I ended up doing two fires today. One recording was longer than the other, so I cut it and arranged it. This resulted in 3 tracks: 2 for the long fire (panned 50%L/50%R) and then the second, short fire in the middle. I stretched them all to be equal length, but did no other processing or pitch shifting, save for a touch of reverb from my mastering chain.
This ended up being pretty big and convincing sounding, while requiring a lot less work and a lot less postprocessing. I got way too close to the flames for these recordings. I was riskier than before, and thus was able to obtain more intimate fire sounds. In retrospect I probably could've stuck to the 20% panning values from before, and gotten a slightly more convincing sound - but this one does sound like multiple items are burning at once, so it might work for a burning village in a game/movie or something.
I can't make new fire recordings for a while because my area now has a burn ban in effect. So I made this instead.
Burn ban finally lifted, so I made a bonfire before sunset. Plenty of night sounds did still make it in though, so it's a pretty relaxing soundscape.
I only burned leaves this time, and this made a very noisy fire and a very approachable one as well. I was able to spend way more time near it with the mic as compared to previous fires.
I think it's good to record fire, it's a very difficult task. And not every microphone, recorder and record maker can handle this. I have not yet made any successful recordings of fire. Everything recorded on my recorder is VERY far from what I hear live. Sometimes recordings of fire, when listened to, generally resemble something completely different. They can even remember the rain. Therefore, I followed the path of sound perversions, creating the sounds of fire artificially, from various natural (and not so natural) sounds. Either way, it's always fun. https://freesound.org/people/newlocknew/packs/35394/
Yes, even the realistic fire recordings can evoke rain, crinkling plastic, various noise colors, etc. You could put crinkling plastic sound together with sizzling grease and any wind or air that changes directions a lot, and then have a fairly realistic fire.
The question of how to record realistic and quality fires is one I'm still pursuing, but so far the prime item of knowledge has been "get close". This is why I'm using a 10-year-old smartphone, a Motorola XT1254, to do recordings. No sense risking anything really nice on it.
The sun is rising, so I am about to make more fires to get rid of more yard trash. It has been years since I totally cleaned up the (rather big) yard, so there is still tons of material to use in fire-recording experiments.
This one lasted a long time, but not in a good way. It was low-temperature, damp and way too smoky. Like most previous bonfires, all the good audio came within the first 5 minutes. Everything after that is just scraps I've stitched together in post.
Well, now I know - if it's been raining, use leaves, not pine needles.
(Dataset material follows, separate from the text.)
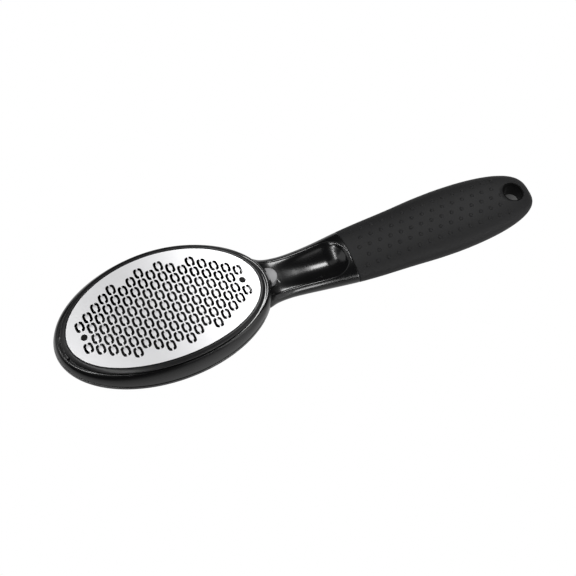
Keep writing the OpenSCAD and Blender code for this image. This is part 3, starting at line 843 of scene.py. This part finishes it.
@dataclass(frozen=True)
class Bezel:
    """The dull rim that carries the plate, with its ribs, bosses, knuckle and catch."""

    lip_w: float = 2.1
    lip_t: float = 1.3
    lip_fall: float = 0.5
    crown_out: float = 1.1
    crown_fall: float = 0.03
    plate_fit: float = 0.25
    skirt_out: float = 0.65
    skirt_h: float = 3.0
    skirt_t: float = 1.6
    ledge_w: float = 1.9
    ledge_t: float = 1.0
    seat_z: float = -0.55
    rib_t: float = 0.8
    rib_h: float = 2.0
    rib_columns: tuple = (-4.5, -1.5, 1.5, 4.5)
    boss_r: float = 2.5
    boss_h: float = 2.9
    hinge_x: float = -43.375
    hinge_down: float = 0.225
    knuckle_r: float = 0.8
    knuckle_half: float = 2.2
    relief_r: float = 1.0
    relief_half: float = 5.2
    catch_x: float = 41.9
    catch_t: float = 1.1
    catch_half: float = 3.0
    catch_low: float = -9.25
    bar: float = 0.6
    window_half: float = 2.2
    window_h: float = 1.0
    edge_runs: tuple = (0.1, 0.0, 0.3, 0.6, 0.15, 0.2, 0.0, 0.2, 0.2, 0.0, 0.2)
    edge_steps: int = 6

    @property
    def hinge_z(self) -> float:
        """Gives the level of the hinge's axis."""
        return LAYOUT.bow(self.hinge_x) - self.lip_t - self.hinge_down

    def _section(self) -> list[Vector]:
        """Gives the rim's section, with its lip rounded."""
        skirt_in = self.skirt_out - self.skirt_t
        corners = [
            (-self.ledge_w, self.seat_z, 1.0), (self.plate_fit, self.seat_z, 1.0),
            (self.plate_fit, 0.0, 1.0), (self.crown_out, -self.crown_fall, 1.0),
            (self.lip_w, -self.lip_fall, 1.0), (self.lip_w, -self.lip_t, 1.0),
            (self.skirt_out, -self.lip_t, 1.0), (self.skirt_out, -self.skirt_h, 1.0),
            (skirt_in, -self.skirt_h, 1.0), (skirt_in, self.seat_z - self.ledge_t, 1.0),
            (-self.ledge_w, self.seat_z - self.ledge_t, 1.0),
        ]
        return rounded(corners, self.edge_runs, steps=self.edge_steps)

    def _ribs(self, bm: Mesh, plate: FilePlate) -> None:
        """Adds the ribs under the plate."""
        for column in self.rib_columns:
            x = plate.column_x(column)
            reach = LAYOUT.half_wid * math.sqrt(1 - (x / LAYOUT.half_len) ** 2) - self.ledge_w / 2
            top = LAYOUT.bow(abs(x) + self.rib_t) + self.seat_z
            half = self.rib_t / 2
            add_box(bm, (x - half, -reach, top - self.rib_h), (x + half, reach, top))

    def _bosses(self, bm: Mesh, plate: FilePlate) -> None:
        """Adds the bosses that the rivets hold to."""
        x = plate.rivet_x
        low = LAYOUT.bow(x) - self.boss_h
        top = LAYOUT.bow(x + self.boss_r) + self.seat_z
        for side in (-1, 1):
            add_rod(bm, (side * x, 0, low), (side * x, 0, top), self.boss_r)
            end = side * (LAYOUT.half_len - self.ledge_w / 2)
            web = LAYOUT.bow(LAYOUT.half_len) + self.seat_z
            half = self.boss_r / 2
            add_box(bm, (min(side * x, end), -half, low), (max(side * x, end), half, web))

    def _catch(self, bm: Mesh) -> None:
        """Adds the catch with the window that the latch's tongue fills."""
        x0, x1 = self.catch_x - self.catch_t, self.catch_x
        top = LAYOUT.bow(self.catch_x) - self.lip_t
        window = self.catch_low + self.bar
        window_top = window + self.window_h
        for low, high in ((self.catch_low, window), (window_top, top)):
            add_box(bm, (x0, -self.catch_half, low), (x1, self.catch_half, high))
        for side in (-1, 1):
            y0, y1 = sorted((side * self.window_half, side * self.catch_half))
            add_box(bm, (x0, y0, window), (x1, y1, window_top))

    def hinge_rod(self, bm: Mesh, start: float, end: float, r: float) -> None:
        """Adds a bar on the hinge's axis, between two places across the file."""
        add_rod(bm, (self.hinge_x, start, self.hinge_z), (self.hinge_x, end, self.hinge_z), r)

    def build(self, workshop: Workshop, plate: FilePlate) -> None:
        """Builds the bezel."""
        bm = sweep_rim(self._section())
        relief = bmesh.new()
        for side in (-1, 1):
            self.hinge_rod(relief, side * self.knuckle_half, side * self.relief_half, self.relief_r)
        bm = carve(bm, relief)
        self._ribs(bm, plate)
        self._bosses(bm, plate)
        self._catch(bm)
        self.hinge_rod(bm, -self.knuckle_half, self.knuckle_half, self.knuckle_r)
        workshop.deliver("bezel_rim", bm, DULL_PLASTIC, Body.LID, "bezel_frame")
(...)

I had to build a burn barrel to stop animals from eating/scattering burnt things. I've only used it twice (Session 1/Session 2) but it has promise. It's more approachable than a ground fire, but the buildup is more gradual and not nearly as noisy or satisfying. It's more of an ambient rumble sound much of the time - more suited to indoor or urban environments.
One more barrel fire, and I'm off to vacation for a short while.
As mentioned in that sound description: "we get a lot of rumbling, rushing flames, and other similar sounds. I'll have to try combining these with the more open, noisier sounds of fires made on the ground. This is a bit of a reminder for me to do that."
I think that if I combine the ground fire sounds and the barrel fire, we could get new and different textures from it. All my stuff's CC0 so anyone's welcome to try.
I also realize my approach to this subject is getting less experimental and more drawn-out. I'll probably focus on posting unique & distinctive techniques and sounds from here on out, unless I get more questions of the type which caused me to make this thread.
So does anyone else like recording fire, water, wind, earth, wood, metal, or any of the other elemental forces? How do they relate to fire? Yesterday, I burned during windy conditions, but the wind only fanned the flames through the holes in the barrel. It was a pretty unique sound experience.